> What is needed: Repeat exactly the lines from the start of the material below up to and including the "LEAF_ROOTS = list(ROOTS.values())" line.

> Data segment:
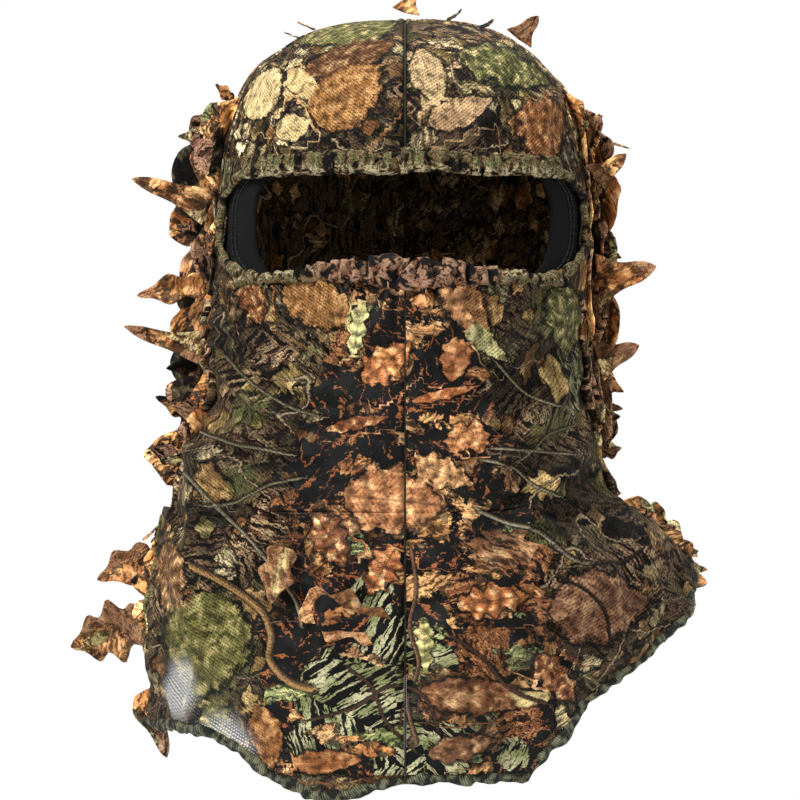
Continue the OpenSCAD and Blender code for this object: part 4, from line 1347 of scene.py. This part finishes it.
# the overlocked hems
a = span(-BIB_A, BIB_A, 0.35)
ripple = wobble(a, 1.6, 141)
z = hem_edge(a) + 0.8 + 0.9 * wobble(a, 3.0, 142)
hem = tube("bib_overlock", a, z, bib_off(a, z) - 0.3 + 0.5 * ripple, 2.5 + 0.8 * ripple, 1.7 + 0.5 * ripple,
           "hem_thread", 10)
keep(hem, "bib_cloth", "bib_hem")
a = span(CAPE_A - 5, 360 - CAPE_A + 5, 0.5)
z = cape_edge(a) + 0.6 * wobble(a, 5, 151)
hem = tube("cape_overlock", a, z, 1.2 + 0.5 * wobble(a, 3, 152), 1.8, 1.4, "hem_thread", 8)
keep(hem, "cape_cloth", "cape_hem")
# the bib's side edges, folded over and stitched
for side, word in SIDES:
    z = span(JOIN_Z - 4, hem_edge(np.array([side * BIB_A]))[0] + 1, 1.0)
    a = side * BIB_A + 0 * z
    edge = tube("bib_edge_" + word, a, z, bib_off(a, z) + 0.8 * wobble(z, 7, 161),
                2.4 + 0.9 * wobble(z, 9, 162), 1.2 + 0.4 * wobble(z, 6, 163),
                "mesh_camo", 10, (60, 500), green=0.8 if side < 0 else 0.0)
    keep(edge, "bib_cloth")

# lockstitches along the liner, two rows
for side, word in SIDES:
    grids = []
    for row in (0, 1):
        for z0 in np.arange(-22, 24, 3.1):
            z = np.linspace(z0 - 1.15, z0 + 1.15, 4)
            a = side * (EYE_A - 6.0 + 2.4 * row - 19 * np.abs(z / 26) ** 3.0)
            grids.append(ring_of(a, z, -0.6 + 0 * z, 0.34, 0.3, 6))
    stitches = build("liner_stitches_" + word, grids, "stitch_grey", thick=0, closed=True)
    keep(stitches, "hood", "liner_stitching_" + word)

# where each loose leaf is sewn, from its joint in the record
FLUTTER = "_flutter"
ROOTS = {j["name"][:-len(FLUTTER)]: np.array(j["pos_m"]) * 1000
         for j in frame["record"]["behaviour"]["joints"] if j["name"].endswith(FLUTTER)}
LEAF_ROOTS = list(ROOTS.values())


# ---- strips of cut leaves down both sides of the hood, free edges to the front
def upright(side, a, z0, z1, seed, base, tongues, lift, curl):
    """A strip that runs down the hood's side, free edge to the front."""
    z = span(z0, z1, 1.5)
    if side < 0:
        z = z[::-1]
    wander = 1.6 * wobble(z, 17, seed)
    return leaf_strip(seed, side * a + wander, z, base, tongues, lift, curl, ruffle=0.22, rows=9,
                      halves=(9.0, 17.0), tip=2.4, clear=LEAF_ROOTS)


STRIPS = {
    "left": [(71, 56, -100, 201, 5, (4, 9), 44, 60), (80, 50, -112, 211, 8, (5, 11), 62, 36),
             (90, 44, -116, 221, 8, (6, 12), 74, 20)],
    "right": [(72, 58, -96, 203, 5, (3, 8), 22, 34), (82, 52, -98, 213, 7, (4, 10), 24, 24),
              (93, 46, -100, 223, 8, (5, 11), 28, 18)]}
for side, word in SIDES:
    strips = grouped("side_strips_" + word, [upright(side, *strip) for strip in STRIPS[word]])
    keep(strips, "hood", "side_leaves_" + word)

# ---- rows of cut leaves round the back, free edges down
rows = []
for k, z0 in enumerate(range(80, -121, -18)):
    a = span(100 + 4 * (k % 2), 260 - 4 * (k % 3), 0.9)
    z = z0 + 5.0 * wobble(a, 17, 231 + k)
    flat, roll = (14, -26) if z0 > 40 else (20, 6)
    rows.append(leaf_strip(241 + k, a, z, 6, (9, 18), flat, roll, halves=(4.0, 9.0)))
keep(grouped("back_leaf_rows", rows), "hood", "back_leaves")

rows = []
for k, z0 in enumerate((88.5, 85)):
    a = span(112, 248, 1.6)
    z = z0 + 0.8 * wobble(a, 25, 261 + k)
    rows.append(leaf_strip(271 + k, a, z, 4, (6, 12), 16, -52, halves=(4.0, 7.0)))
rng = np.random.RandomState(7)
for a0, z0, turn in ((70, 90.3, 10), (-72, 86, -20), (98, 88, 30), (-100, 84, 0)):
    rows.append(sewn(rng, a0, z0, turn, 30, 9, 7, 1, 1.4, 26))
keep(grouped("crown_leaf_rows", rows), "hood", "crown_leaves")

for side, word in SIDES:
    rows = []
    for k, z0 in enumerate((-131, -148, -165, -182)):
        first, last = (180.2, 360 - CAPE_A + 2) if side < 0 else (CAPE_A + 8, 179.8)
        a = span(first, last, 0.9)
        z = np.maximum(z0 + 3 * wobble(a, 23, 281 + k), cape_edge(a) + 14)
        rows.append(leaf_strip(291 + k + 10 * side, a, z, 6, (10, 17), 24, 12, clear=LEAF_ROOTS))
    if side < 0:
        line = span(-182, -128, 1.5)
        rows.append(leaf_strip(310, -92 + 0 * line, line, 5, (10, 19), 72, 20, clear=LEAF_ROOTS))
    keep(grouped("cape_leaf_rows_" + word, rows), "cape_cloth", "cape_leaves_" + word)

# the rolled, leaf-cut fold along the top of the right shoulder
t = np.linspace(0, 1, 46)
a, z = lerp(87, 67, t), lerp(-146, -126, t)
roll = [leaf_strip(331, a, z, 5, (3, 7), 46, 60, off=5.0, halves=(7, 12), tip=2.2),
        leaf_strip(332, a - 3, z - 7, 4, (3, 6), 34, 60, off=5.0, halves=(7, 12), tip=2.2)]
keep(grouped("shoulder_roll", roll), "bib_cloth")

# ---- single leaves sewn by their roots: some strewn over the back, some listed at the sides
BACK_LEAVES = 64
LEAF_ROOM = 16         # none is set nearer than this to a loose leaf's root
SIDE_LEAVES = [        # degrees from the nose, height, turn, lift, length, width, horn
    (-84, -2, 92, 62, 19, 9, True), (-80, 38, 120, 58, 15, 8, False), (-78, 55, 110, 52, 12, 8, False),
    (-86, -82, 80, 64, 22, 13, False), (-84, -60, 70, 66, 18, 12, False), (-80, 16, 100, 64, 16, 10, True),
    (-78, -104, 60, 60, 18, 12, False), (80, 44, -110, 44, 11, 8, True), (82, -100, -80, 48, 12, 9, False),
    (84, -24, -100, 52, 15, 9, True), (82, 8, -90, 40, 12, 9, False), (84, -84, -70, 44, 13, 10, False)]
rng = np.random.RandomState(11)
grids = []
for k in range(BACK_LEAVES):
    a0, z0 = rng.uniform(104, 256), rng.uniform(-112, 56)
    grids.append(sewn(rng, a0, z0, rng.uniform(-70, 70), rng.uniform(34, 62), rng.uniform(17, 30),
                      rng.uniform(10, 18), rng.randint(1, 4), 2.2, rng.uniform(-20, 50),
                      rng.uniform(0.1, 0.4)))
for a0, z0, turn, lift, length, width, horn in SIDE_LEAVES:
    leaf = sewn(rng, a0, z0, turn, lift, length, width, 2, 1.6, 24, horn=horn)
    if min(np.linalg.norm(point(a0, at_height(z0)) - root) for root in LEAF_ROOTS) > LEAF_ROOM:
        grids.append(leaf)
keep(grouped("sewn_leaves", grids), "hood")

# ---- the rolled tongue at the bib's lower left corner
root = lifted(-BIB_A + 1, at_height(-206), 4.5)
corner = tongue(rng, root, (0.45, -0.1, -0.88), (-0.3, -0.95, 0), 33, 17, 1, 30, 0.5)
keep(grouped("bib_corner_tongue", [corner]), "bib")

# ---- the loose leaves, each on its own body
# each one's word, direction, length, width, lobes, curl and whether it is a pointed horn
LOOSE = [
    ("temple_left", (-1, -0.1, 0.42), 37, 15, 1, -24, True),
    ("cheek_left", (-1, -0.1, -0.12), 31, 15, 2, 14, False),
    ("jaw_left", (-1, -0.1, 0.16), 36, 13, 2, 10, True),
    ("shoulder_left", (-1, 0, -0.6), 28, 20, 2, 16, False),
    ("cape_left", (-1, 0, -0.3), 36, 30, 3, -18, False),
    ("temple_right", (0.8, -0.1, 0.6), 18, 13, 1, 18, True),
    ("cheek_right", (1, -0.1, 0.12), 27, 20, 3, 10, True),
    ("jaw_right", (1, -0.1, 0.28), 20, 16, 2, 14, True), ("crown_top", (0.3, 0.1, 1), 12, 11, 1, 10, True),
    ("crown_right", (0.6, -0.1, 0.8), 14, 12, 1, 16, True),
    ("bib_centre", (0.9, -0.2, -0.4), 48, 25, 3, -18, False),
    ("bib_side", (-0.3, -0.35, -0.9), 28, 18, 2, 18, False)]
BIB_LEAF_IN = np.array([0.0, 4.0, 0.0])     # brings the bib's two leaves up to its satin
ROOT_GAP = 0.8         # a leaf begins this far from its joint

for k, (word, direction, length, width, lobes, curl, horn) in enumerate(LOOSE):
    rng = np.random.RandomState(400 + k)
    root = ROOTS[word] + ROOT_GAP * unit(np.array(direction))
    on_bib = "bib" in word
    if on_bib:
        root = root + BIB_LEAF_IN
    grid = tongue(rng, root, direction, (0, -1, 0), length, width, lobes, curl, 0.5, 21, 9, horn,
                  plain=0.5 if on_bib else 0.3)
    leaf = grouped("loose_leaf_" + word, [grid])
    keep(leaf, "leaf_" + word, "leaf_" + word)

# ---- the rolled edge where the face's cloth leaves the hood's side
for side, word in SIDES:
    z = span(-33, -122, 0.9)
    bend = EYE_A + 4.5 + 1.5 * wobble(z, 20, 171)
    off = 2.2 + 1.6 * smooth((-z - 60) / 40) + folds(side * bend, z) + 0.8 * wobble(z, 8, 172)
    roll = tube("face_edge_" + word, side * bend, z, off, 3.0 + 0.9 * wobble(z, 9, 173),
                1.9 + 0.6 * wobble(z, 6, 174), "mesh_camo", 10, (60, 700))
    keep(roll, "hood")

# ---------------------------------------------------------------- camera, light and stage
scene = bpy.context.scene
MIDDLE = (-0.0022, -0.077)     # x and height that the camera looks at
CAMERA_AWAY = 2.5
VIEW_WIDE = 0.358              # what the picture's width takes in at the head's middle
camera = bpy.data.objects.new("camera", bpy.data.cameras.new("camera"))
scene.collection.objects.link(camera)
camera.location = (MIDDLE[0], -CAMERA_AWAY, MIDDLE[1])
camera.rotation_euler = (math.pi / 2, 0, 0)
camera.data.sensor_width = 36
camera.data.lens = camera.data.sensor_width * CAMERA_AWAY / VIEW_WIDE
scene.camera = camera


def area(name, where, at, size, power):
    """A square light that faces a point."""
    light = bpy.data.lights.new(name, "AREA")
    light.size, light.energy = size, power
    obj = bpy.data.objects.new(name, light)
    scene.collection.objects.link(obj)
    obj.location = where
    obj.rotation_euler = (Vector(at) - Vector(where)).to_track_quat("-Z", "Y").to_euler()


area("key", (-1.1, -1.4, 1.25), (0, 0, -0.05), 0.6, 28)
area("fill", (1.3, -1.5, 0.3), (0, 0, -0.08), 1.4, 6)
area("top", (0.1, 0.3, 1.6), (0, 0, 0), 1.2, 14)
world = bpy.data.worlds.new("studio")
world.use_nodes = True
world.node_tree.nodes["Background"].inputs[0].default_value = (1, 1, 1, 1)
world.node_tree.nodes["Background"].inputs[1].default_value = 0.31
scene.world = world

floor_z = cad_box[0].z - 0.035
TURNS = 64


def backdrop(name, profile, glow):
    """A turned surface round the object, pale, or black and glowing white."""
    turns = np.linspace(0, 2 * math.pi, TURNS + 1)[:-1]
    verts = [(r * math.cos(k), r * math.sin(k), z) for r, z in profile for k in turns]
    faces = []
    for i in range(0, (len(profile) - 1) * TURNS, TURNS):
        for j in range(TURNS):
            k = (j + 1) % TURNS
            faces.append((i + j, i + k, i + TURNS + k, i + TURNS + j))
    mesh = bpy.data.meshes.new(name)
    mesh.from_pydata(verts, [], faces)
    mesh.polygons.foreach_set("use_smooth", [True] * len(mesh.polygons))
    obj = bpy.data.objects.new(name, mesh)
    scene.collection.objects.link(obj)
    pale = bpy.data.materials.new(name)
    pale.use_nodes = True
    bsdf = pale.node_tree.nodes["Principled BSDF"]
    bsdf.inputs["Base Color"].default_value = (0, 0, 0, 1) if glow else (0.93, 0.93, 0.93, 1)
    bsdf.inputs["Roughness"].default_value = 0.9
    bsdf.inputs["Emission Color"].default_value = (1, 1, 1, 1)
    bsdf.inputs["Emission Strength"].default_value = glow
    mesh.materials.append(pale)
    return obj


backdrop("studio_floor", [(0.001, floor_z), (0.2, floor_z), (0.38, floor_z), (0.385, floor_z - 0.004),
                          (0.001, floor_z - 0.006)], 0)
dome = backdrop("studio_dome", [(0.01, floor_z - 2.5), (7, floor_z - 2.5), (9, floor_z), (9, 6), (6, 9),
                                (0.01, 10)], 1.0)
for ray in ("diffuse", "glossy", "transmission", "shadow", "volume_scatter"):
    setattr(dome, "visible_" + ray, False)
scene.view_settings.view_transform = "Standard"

> Task response:
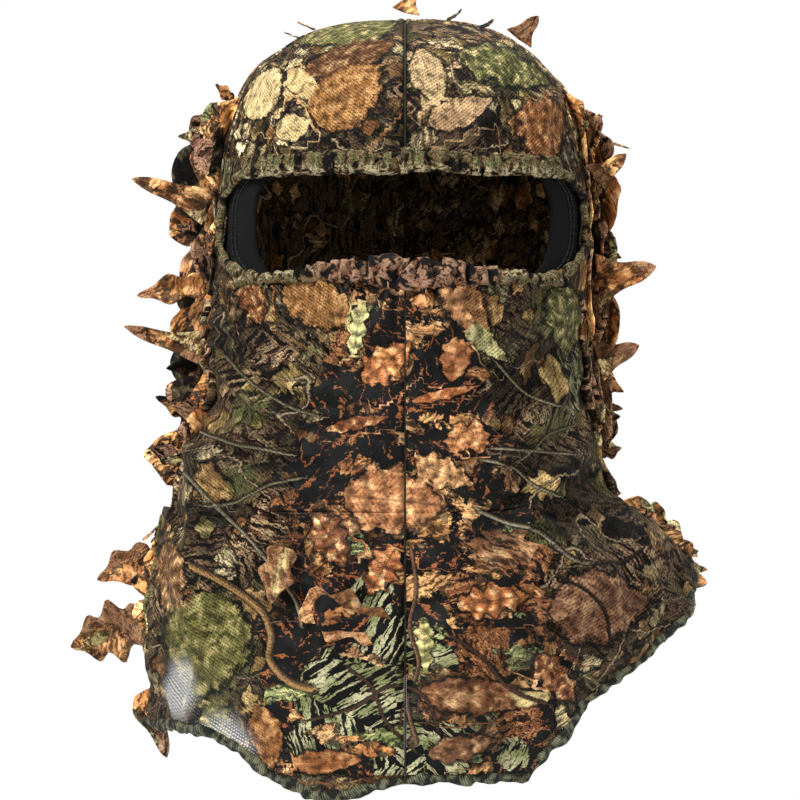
Continue the OpenSCAD and Blender code for this object: part 4, from line 1347 of scene.py. This part finishes it.
# the overlocked hems
a = span(-BIB_A, BIB_A, 0.35)
ripple = wobble(a, 1.6, 141)
z = hem_edge(a) + 0.8 + 0.9 * wobble(a, 3.0, 142)
hem = tube("bib_overlock", a, z, bib_off(a, z) - 0.3 + 0.5 * ripple, 2.5 + 0.8 * ripple, 1.7 + 0.5 * ripple,
           "hem_thread", 10)
keep(hem, "bib_cloth", "bib_hem")
a = span(CAPE_A - 5, 360 - CAPE_A + 5, 0.5)
z = cape_edge(a) + 0.6 * wobble(a, 5, 151)
hem = tube("cape_overlock", a, z, 1.2 + 0.5 * wobble(a, 3, 152), 1.8, 1.4, "hem_thread", 8)
keep(hem, "cape_cloth", "cape_hem")
# the bib's side edges, folded over and stitched
for side, word in SIDES:
    z = span(JOIN_Z - 4, hem_edge(np.array([side * BIB_A]))[0] + 1, 1.0)
    a = side * BIB_A + 0 * z
    edge = tube("bib_edge_" + word, a, z, bib_off(a, z) + 0.8 * wobble(z, 7, 161),
                2.4 + 0.9 * wobble(z, 9, 162), 1.2 + 0.4 * wobble(z, 6, 163),
                "mesh_camo", 10, (60, 500), green=0.8 if side < 0 else 0.0)
    keep(edge, "bib_cloth")

# lockstitches along the liner, two rows
for side, word in SIDES:
    grids = []
    for row in (0, 1):
        for z0 in np.arange(-22, 24, 3.1):
            z = np.linspace(z0 - 1.15, z0 + 1.15, 4)
            a = side * (EYE_A - 6.0 + 2.4 * row - 19 * np.abs(z / 26) ** 3.0)
            grids.append(ring_of(a, z, -0.6 + 0 * z, 0.34, 0.3, 6))
    stitches = build("liner_stitches_" + word, grids, "stitch_grey", thick=0, closed=True)
    keep(stitches, "hood", "liner_stitching_" + word)

# where each loose leaf is sewn, from its joint in the record
FLUTTER = "_flutter"
ROOTS = {j["name"][:-len(FLUTTER)]: np.array(j["pos_m"]) * 1000
         for j in frame["record"]["behaviour"]["joints"] if j["name"].endswith(FLUTTER)}
LEAF_ROOTS = list(ROOTS.values())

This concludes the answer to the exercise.